:: OBJECTIVE ::
Transcribe word for word only the span whose first line is the one with "Reconstruct the object" and whose last line is the one with "between the posts."; both of those lines belong to it.

:: A run of records ::
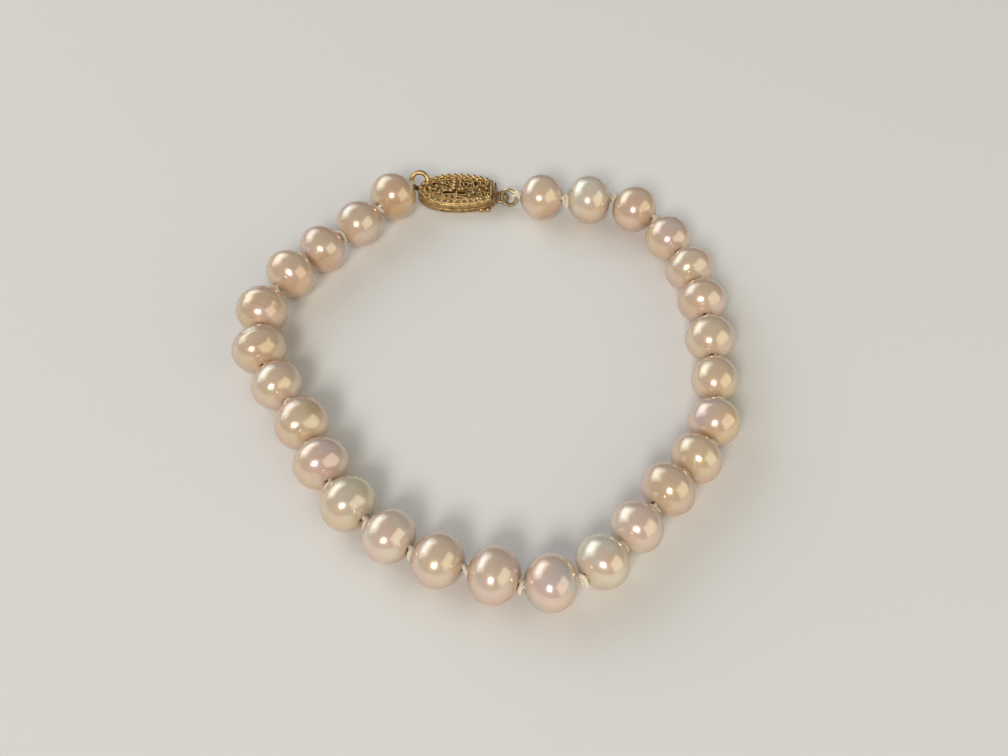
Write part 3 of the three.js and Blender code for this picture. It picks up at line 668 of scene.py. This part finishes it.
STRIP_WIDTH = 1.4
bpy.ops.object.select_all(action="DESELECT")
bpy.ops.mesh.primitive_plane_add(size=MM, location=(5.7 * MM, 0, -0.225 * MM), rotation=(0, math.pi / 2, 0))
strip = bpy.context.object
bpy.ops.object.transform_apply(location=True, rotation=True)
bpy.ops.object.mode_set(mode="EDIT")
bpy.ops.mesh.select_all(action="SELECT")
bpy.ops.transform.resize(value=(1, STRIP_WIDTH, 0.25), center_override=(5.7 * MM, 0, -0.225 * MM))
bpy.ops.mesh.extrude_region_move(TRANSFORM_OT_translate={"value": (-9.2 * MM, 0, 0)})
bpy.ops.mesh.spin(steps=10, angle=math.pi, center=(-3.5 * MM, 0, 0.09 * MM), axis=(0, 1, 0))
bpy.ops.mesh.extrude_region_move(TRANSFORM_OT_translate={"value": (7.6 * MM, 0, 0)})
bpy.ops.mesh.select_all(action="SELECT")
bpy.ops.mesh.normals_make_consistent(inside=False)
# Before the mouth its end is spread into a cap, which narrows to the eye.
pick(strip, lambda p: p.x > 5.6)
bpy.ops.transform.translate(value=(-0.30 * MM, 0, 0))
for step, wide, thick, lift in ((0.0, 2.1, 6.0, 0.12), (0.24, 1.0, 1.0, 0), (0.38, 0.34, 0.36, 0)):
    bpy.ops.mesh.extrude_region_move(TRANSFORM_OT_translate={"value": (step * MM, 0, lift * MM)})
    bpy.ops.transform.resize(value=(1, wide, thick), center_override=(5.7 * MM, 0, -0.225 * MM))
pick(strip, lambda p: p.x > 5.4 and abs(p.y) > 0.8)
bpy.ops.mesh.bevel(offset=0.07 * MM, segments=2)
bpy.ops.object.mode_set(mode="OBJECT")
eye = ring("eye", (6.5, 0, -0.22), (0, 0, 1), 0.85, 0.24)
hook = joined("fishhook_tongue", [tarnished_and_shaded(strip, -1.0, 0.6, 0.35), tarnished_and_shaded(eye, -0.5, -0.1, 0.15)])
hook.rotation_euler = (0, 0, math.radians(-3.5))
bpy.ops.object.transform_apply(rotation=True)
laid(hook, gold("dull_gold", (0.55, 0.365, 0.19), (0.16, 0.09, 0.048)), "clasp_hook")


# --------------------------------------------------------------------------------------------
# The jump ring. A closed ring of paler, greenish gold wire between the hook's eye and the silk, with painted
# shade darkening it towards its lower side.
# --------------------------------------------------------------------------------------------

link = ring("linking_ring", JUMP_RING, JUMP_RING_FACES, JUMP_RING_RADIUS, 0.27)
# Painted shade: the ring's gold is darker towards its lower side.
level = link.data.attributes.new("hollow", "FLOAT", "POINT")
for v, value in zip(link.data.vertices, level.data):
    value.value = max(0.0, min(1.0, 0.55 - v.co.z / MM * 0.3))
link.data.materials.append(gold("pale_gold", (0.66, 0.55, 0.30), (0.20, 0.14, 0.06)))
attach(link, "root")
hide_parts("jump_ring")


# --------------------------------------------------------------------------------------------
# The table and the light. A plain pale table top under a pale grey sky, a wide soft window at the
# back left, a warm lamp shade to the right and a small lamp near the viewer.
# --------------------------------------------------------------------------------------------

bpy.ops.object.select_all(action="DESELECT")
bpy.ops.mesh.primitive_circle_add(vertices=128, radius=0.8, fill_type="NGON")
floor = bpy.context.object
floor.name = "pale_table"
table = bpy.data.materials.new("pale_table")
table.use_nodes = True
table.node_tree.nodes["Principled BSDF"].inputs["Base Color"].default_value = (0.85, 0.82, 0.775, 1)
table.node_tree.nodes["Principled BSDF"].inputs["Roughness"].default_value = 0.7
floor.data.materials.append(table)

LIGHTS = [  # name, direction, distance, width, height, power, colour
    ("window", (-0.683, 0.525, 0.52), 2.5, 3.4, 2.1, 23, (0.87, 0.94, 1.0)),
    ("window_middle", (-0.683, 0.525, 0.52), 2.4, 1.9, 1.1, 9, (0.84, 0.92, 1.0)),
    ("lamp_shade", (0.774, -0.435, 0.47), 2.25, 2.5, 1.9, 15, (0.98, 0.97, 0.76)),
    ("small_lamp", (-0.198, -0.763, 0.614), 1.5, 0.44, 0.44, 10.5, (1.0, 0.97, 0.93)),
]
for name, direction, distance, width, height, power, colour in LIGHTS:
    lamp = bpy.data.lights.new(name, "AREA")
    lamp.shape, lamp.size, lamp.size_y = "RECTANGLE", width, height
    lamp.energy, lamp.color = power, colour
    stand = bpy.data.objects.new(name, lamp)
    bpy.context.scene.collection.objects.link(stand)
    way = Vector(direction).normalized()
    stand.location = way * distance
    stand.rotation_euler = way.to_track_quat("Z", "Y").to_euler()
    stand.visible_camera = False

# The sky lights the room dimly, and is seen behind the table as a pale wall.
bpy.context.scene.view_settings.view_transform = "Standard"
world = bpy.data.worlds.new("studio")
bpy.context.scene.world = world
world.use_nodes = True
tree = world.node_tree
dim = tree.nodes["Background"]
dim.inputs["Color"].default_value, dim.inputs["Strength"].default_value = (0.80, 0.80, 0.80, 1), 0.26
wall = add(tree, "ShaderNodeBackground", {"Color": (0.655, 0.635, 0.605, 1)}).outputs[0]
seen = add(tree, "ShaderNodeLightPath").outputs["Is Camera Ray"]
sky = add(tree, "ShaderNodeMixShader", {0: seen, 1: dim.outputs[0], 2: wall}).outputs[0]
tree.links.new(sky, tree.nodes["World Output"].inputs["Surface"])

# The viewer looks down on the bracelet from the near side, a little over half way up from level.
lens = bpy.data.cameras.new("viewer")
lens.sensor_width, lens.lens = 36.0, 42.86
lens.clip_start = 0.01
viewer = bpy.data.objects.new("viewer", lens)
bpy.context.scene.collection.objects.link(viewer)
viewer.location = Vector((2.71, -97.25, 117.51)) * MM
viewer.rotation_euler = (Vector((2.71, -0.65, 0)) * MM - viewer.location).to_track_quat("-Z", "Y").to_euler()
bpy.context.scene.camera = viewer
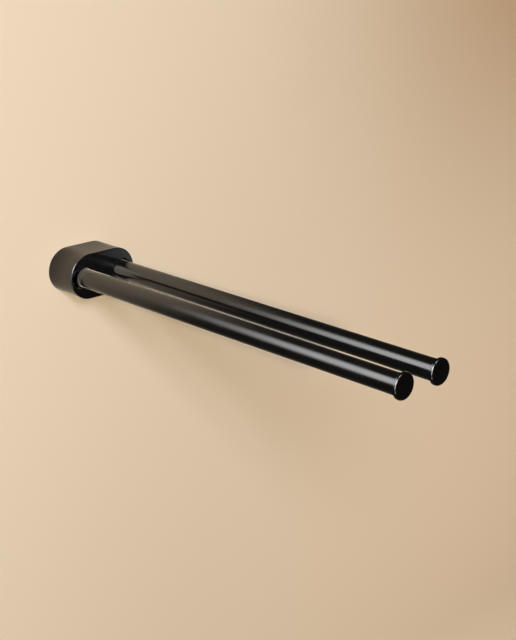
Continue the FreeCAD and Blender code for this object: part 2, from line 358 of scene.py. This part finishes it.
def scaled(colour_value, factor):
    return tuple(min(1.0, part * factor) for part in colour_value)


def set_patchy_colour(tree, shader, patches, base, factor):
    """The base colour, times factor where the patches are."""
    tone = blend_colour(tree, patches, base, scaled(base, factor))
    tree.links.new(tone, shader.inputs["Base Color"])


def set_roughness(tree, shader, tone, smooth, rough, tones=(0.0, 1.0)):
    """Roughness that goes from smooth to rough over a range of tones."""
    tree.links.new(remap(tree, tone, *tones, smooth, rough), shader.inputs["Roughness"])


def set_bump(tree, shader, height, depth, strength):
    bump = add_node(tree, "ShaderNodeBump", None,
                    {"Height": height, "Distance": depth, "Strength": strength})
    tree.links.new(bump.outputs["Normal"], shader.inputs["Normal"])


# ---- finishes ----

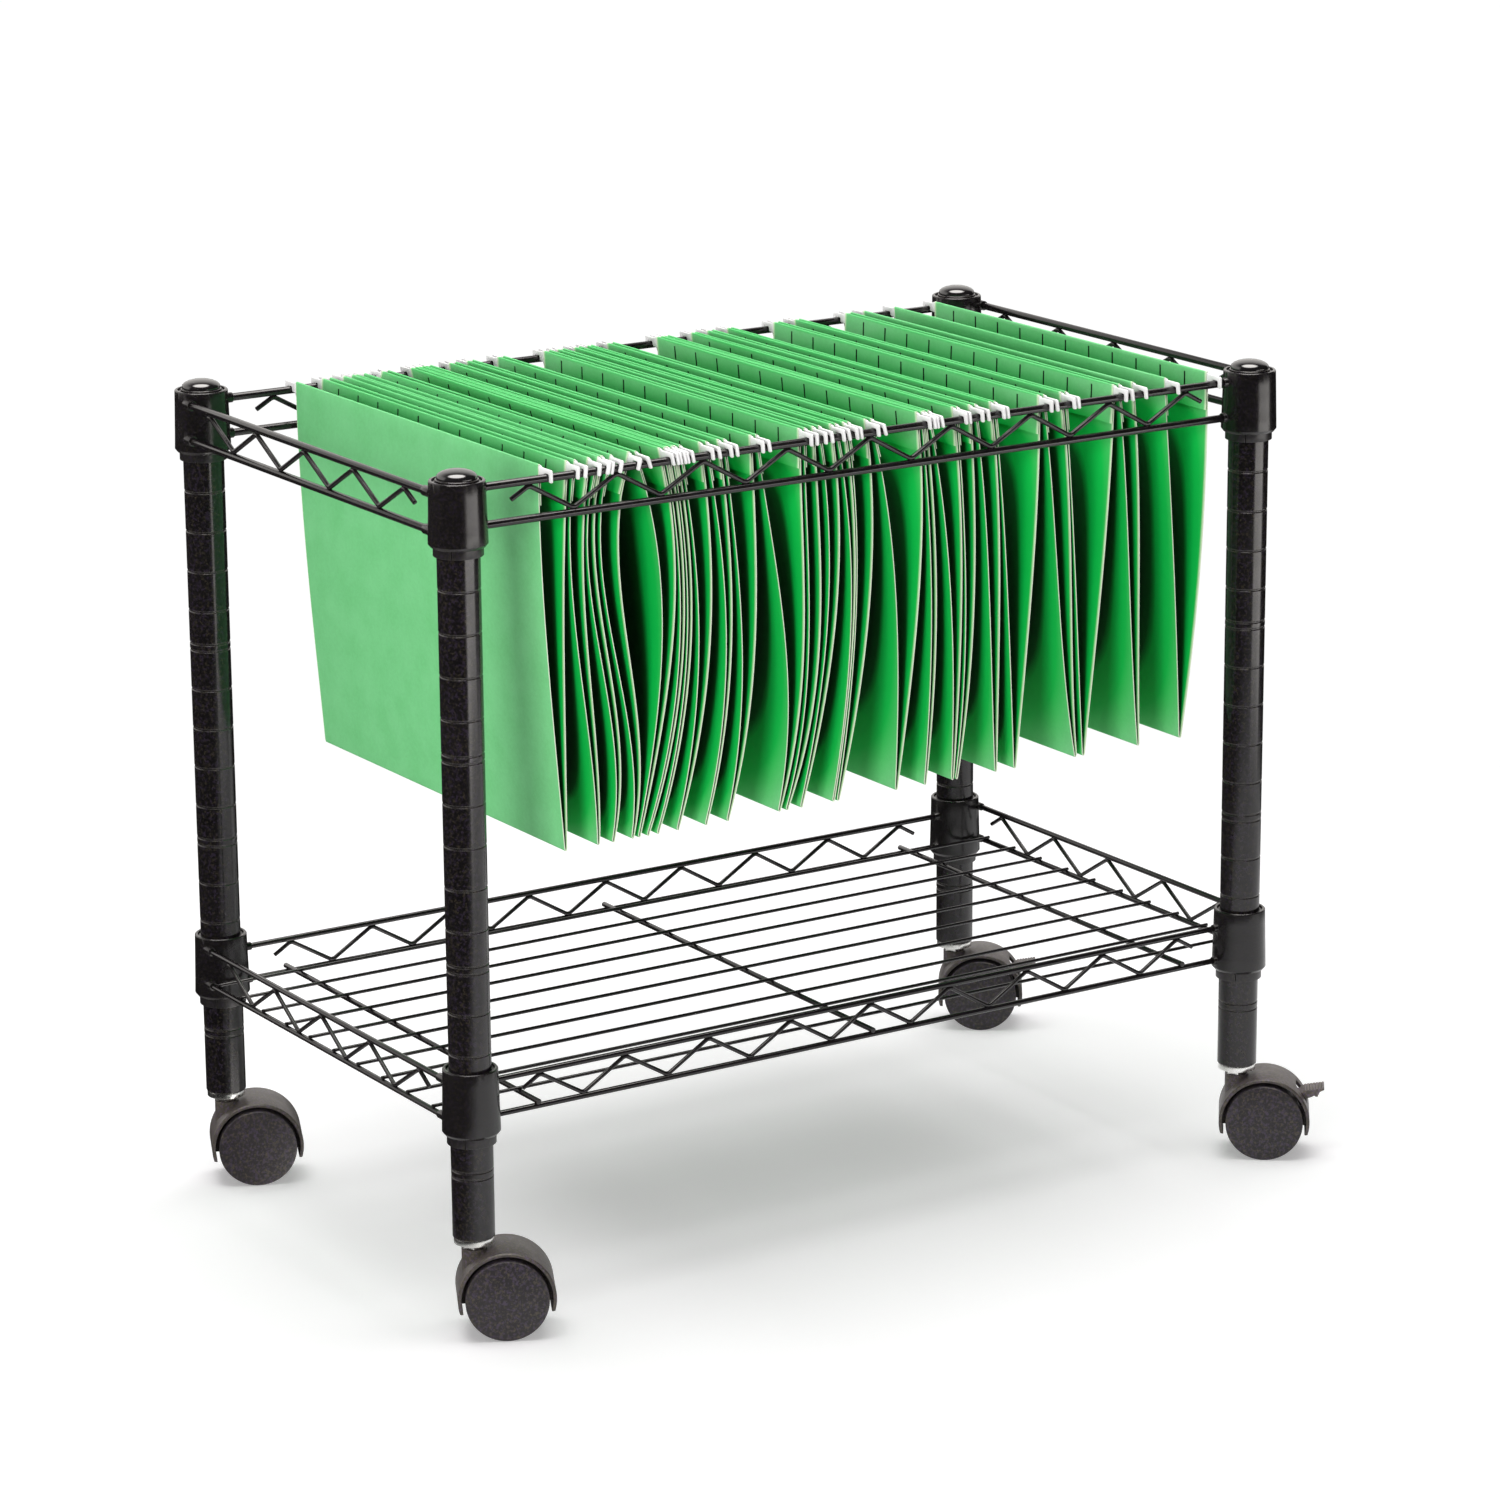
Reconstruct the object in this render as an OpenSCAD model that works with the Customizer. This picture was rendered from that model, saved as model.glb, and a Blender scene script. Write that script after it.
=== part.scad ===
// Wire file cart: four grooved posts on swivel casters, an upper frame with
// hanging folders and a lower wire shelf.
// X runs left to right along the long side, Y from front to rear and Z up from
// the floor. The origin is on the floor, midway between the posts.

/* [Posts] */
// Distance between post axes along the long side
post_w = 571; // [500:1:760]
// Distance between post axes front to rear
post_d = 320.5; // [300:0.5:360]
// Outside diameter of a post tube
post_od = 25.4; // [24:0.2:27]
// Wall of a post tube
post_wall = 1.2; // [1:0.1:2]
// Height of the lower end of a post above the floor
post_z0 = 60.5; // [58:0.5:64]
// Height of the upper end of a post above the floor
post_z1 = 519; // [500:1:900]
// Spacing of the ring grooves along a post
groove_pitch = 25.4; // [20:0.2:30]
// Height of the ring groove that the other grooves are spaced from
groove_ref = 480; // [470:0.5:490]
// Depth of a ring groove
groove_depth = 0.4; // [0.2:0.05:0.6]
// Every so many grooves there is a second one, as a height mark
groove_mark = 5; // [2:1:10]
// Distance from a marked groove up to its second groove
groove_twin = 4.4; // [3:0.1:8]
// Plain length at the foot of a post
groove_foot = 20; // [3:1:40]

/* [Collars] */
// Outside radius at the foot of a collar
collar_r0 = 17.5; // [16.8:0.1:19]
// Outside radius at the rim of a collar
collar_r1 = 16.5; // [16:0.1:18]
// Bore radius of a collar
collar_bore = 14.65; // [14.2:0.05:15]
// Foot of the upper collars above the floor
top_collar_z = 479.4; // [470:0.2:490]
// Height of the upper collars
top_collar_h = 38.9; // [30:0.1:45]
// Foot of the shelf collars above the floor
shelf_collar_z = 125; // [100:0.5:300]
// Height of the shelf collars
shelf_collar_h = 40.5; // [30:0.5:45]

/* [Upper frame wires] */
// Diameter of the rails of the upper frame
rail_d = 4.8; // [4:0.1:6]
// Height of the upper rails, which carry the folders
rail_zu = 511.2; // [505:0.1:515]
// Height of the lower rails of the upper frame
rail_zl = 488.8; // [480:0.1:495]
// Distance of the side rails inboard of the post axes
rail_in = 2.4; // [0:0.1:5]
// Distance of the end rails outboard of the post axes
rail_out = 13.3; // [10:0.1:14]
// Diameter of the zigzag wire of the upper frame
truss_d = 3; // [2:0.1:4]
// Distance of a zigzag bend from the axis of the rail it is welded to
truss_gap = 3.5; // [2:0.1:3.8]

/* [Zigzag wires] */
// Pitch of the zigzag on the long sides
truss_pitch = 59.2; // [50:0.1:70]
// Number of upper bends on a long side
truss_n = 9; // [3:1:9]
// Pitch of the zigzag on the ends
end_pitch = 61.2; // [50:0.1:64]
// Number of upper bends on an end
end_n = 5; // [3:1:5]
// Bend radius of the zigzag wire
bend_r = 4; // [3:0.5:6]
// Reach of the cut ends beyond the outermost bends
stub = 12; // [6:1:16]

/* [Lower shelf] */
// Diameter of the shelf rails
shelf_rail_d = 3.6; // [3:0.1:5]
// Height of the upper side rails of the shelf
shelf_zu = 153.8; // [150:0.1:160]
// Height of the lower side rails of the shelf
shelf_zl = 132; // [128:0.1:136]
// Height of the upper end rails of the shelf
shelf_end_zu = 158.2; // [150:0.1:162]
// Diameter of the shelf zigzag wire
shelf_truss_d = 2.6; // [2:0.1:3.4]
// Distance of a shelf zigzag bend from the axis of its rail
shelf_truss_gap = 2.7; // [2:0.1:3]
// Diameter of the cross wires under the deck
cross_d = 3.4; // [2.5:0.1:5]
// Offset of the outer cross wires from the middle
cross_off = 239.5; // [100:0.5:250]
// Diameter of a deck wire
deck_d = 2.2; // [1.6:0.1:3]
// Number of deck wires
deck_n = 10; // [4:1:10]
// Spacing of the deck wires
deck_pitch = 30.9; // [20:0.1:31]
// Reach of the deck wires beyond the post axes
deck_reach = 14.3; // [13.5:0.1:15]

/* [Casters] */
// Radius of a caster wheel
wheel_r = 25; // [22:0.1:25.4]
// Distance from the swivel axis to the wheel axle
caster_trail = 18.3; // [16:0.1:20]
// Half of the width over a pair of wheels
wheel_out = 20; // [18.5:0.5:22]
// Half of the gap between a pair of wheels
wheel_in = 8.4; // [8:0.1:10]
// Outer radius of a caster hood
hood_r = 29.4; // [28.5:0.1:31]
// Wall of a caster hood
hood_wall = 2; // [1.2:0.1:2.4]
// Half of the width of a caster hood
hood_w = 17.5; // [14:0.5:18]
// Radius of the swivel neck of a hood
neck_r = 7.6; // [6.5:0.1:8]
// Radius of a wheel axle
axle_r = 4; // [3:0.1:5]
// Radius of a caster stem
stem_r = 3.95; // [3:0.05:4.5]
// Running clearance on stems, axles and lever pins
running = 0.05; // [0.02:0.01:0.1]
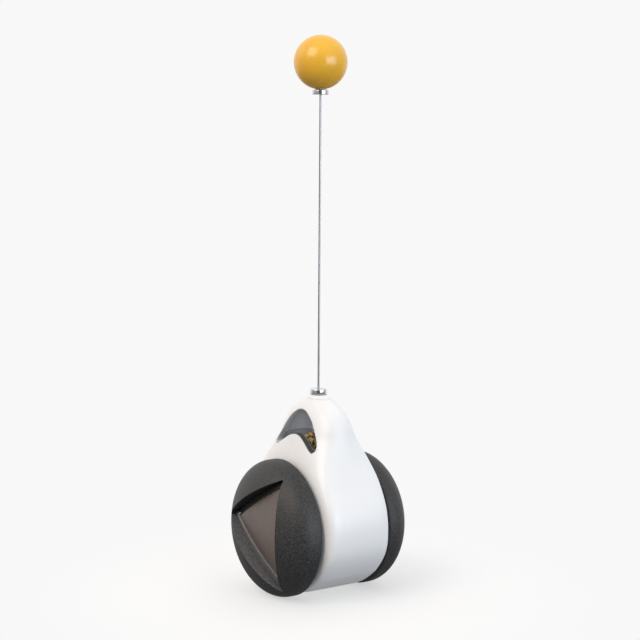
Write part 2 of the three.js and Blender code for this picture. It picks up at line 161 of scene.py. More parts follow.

:: EXERCISE RESPONSE ::
Reconstruct the object in this render as an OpenSCAD model that works with the Customizer. This picture was rendered from that model, saved as model.glb, and a Blender scene script. Write that script after it.
=== part.scad ===
// Wire file cart: four grooved posts on swivel casters, an upper frame with
// hanging folders and a lower wire shelf.
// X runs left to right along the long side, Y from front to rear and Z up from
// the floor. The origin is on the floor, midway between the posts.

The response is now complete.